WRITTEN INSTRUCTION
Would you return the complete listing below word for word?

── SUPPLIED DATA ──

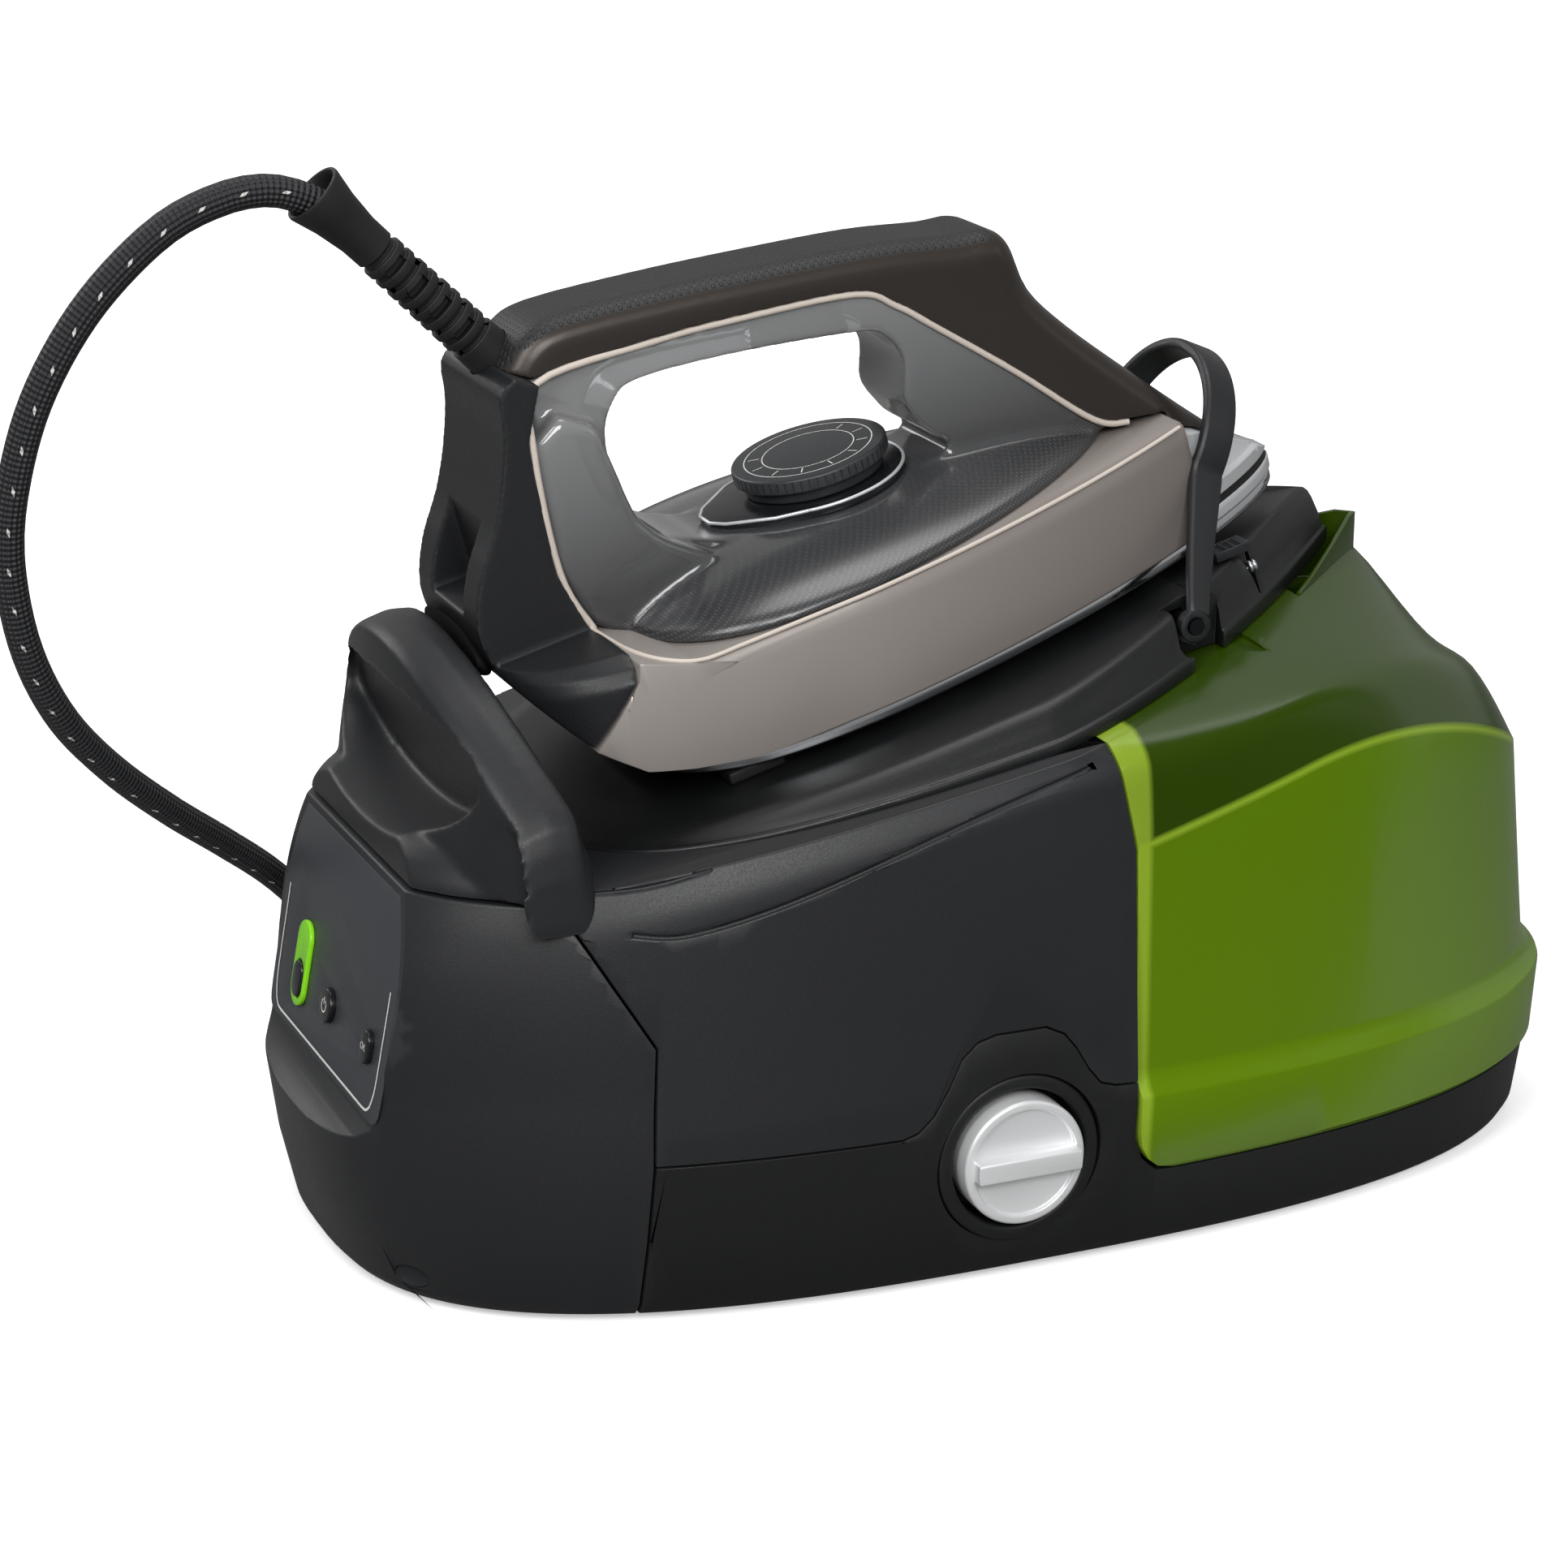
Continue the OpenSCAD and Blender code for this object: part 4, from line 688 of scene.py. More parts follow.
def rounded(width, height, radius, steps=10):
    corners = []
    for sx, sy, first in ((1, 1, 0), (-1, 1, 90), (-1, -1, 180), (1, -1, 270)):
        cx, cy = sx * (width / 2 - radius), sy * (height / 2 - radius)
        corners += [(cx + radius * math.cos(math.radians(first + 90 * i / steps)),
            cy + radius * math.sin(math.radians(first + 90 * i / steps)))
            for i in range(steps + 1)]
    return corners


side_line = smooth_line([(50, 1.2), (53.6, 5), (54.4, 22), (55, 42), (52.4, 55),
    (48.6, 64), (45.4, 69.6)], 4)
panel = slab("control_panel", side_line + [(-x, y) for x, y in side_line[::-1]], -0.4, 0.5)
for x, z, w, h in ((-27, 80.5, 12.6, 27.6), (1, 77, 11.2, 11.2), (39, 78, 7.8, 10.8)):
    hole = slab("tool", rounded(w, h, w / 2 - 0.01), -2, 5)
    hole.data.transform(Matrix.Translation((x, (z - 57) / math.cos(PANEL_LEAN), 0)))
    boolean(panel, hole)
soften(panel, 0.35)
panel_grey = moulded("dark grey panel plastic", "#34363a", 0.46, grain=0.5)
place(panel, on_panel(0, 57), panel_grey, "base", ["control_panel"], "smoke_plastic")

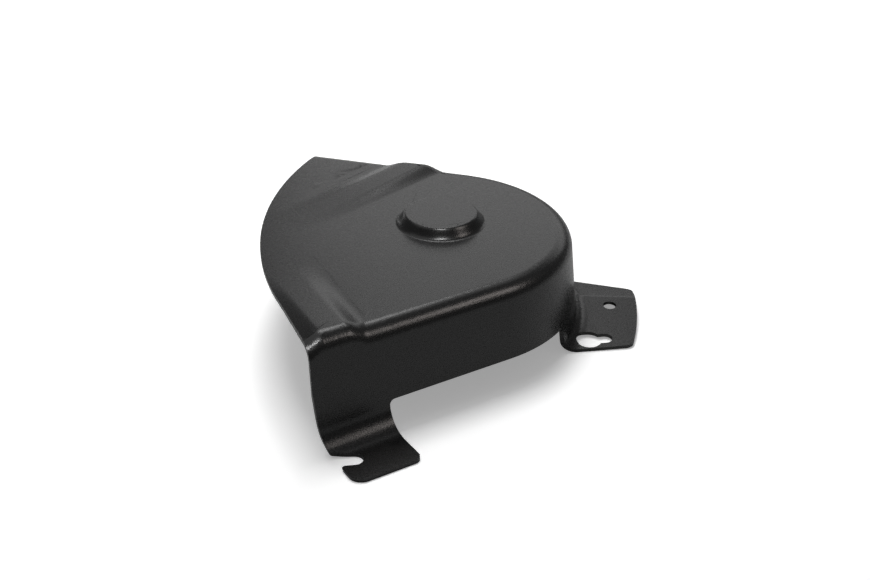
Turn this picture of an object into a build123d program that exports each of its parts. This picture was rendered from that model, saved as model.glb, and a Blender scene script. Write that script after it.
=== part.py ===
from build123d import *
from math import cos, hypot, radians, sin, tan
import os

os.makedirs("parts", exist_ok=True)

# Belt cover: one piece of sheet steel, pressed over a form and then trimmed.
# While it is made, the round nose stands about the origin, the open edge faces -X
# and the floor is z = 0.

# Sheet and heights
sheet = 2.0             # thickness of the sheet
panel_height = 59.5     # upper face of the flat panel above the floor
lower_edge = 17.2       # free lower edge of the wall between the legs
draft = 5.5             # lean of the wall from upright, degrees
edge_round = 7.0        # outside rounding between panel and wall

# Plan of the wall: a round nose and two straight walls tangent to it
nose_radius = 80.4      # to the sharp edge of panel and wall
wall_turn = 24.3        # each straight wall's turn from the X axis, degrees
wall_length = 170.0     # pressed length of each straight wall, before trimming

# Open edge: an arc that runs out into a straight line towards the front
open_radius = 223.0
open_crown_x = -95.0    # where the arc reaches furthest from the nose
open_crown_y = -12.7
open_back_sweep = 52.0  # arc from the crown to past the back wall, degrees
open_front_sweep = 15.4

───

RESPONSE
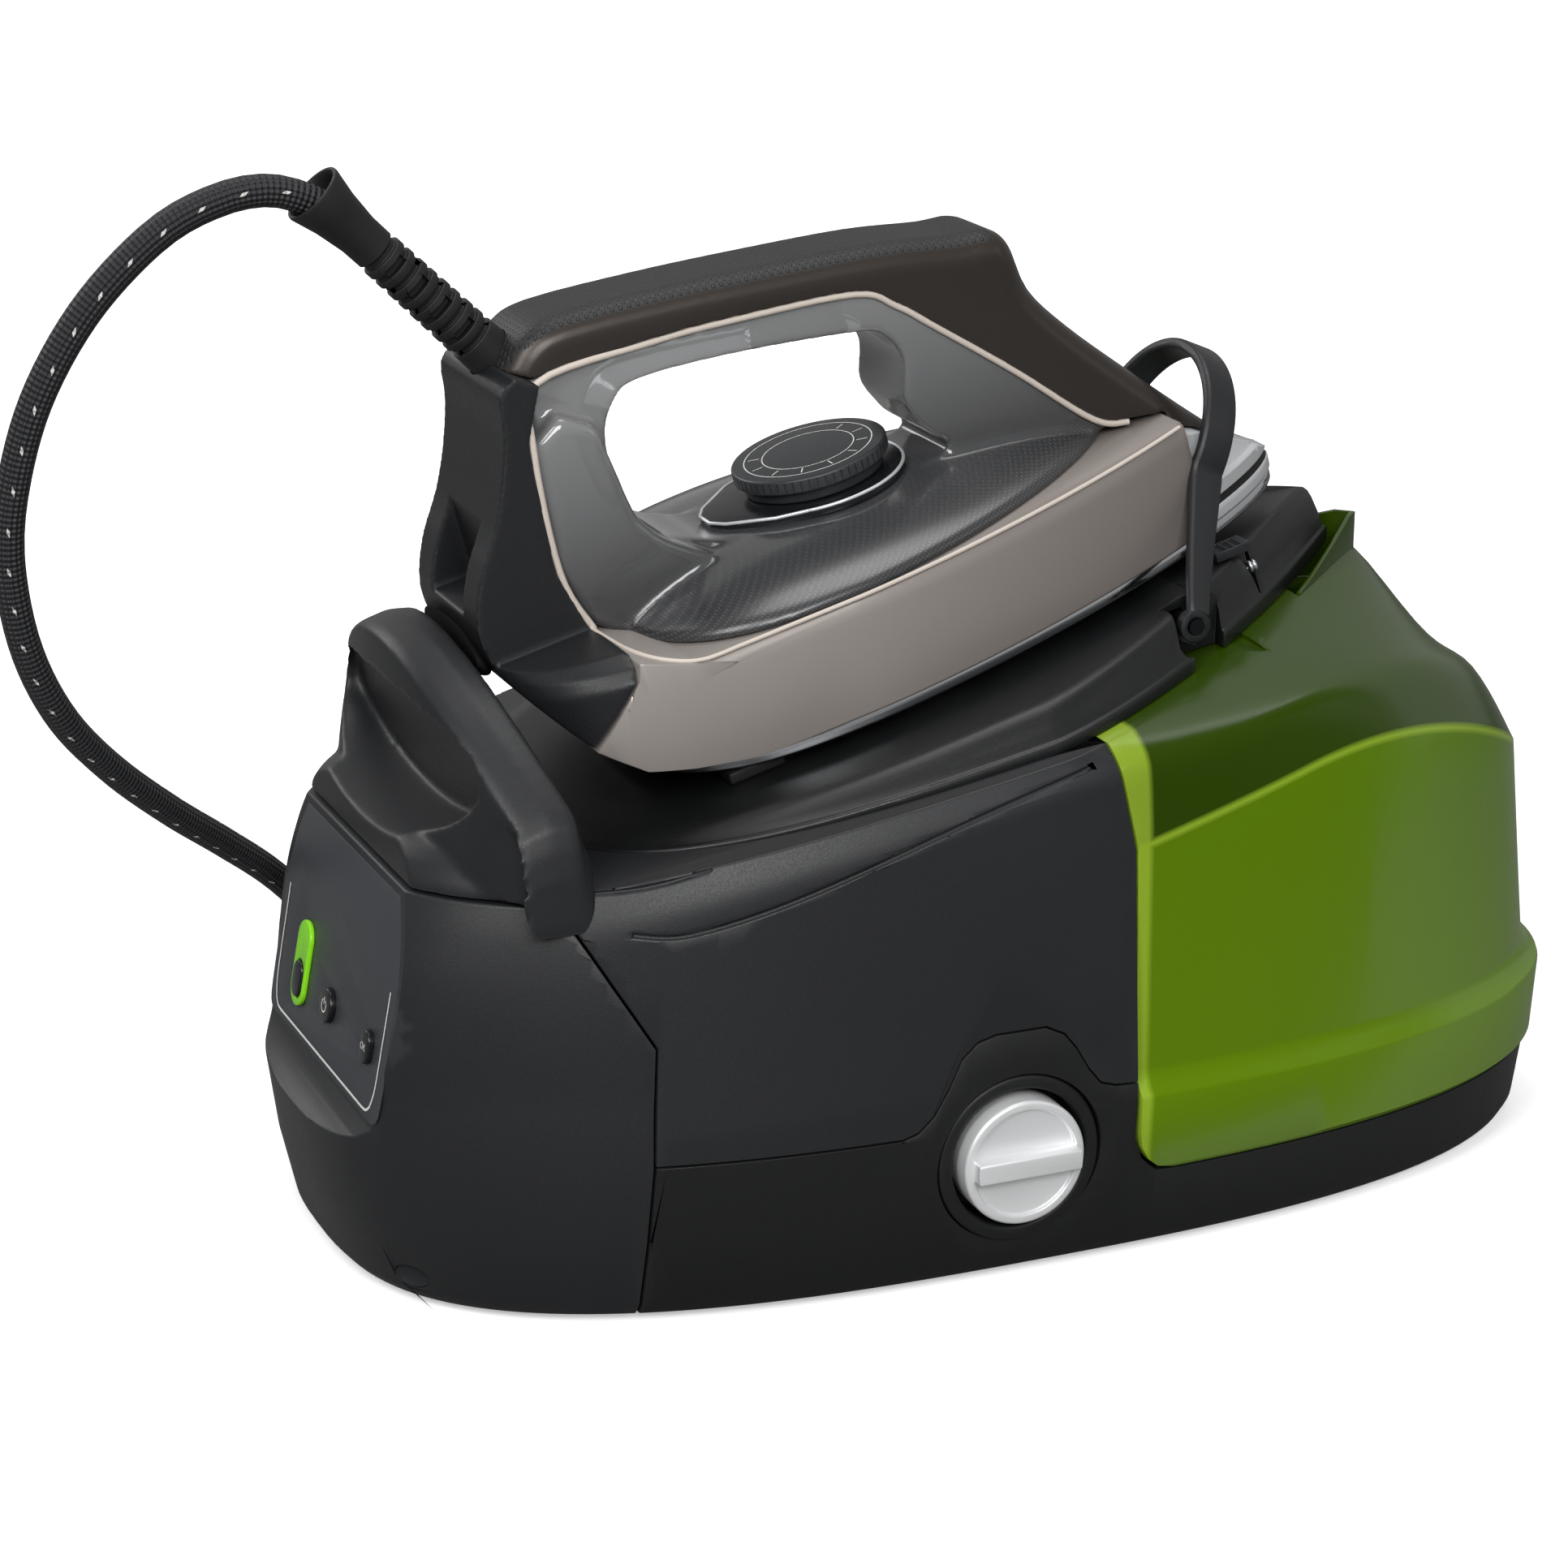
Continue the OpenSCAD and Blender code for this object: part 4, from line 688 of scene.py. More parts follow.
def rounded(width, height, radius, steps=10):
    corners = []
    for sx, sy, first in ((1, 1, 0), (-1, 1, 90), (-1, -1, 180), (1, -1, 270)):
        cx, cy = sx * (width / 2 - radius), sy * (height / 2 - radius)
        corners += [(cx + radius * math.cos(math.radians(first + 90 * i / steps)),
            cy + radius * math.sin(math.radians(first + 90 * i / steps)))
            for i in range(steps + 1)]
    return corners


side_line = smooth_line([(50, 1.2), (53.6, 5), (54.4, 22), (55, 42), (52.4, 55),
    (48.6, 64), (45.4, 69.6)], 4)
panel = slab("control_panel", side_line + [(-x, y) for x, y in side_line[::-1]], -0.4, 0.5)
for x, z, w, h in ((-27, 80.5, 12.6, 27.6), (1, 77, 11.2, 11.2), (39, 78, 7.8, 10.8)):
    hole = slab("tool", rounded(w, h, w / 2 - 0.01), -2, 5)
    hole.data.transform(Matrix.Translation((x, (z - 57) / math.cos(PANEL_LEAN), 0)))
    boolean(panel, hole)
soften(panel, 0.35)
panel_grey = moulded("dark grey panel plastic", "#34363a", 0.46, grain=0.5)
place(panel, on_panel(0, 57), panel_grey, "base", ["control_panel"], "smoke_plastic")

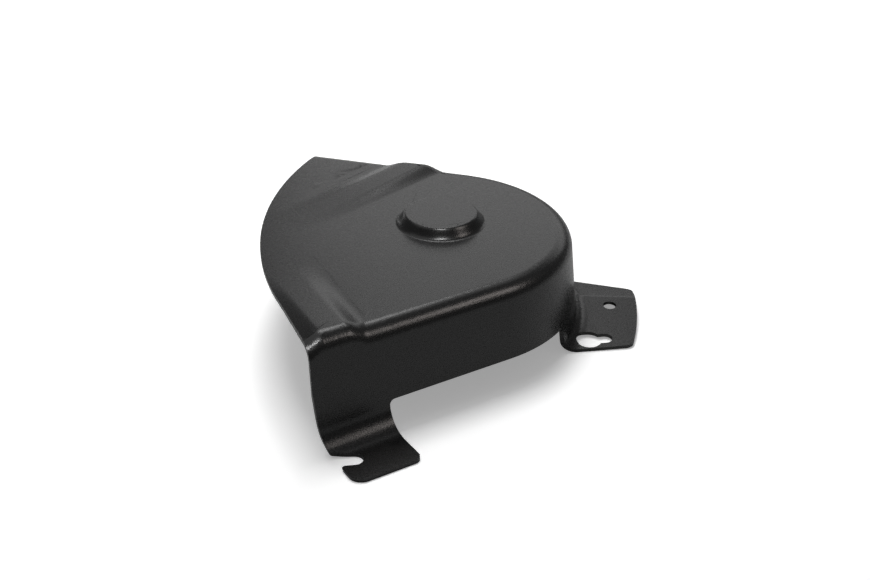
Turn this picture of an object into a build123d program that exports each of its parts. This picture was rendered from that model, saved as model.glb, and a Blender scene script. Write that script after it.
=== part.py ===
from build123d import *
from math import cos, hypot, radians, sin, tan
import os

os.makedirs("parts", exist_ok=True)

# Belt cover: one piece of sheet steel, pressed over a form and then trimmed.
# While it is made, the round nose stands about the origin, the open edge faces -X
# and the floor is z = 0.

# Sheet and heights
sheet = 2.0             # thickness of the sheet
panel_height = 59.5     # upper face of the flat panel above the floor
lower_edge = 17.2       # free lower edge of the wall between the legs
draft = 5.5             # lean of the wall from upright, degrees
edge_round = 7.0        # outside rounding between panel and wall

# Plan of the wall: a round nose and two straight walls tangent to it
nose_radius = 80.4      # to the sharp edge of panel and wall
wall_turn = 24.3        # each straight wall's turn from the X axis, degrees
wall_length = 170.0     # pressed length of each straight wall, before trimming

# Open edge: an arc that runs out into a straight line towards the front
open_radius = 223.0
open_crown_x = -95.0    # where the arc reaches furthest from the nose
open_crown_y = -12.7
open_back_sweep = 52.0  # arc from the crown to past the back wall, degrees
open_front_sweep = 15.4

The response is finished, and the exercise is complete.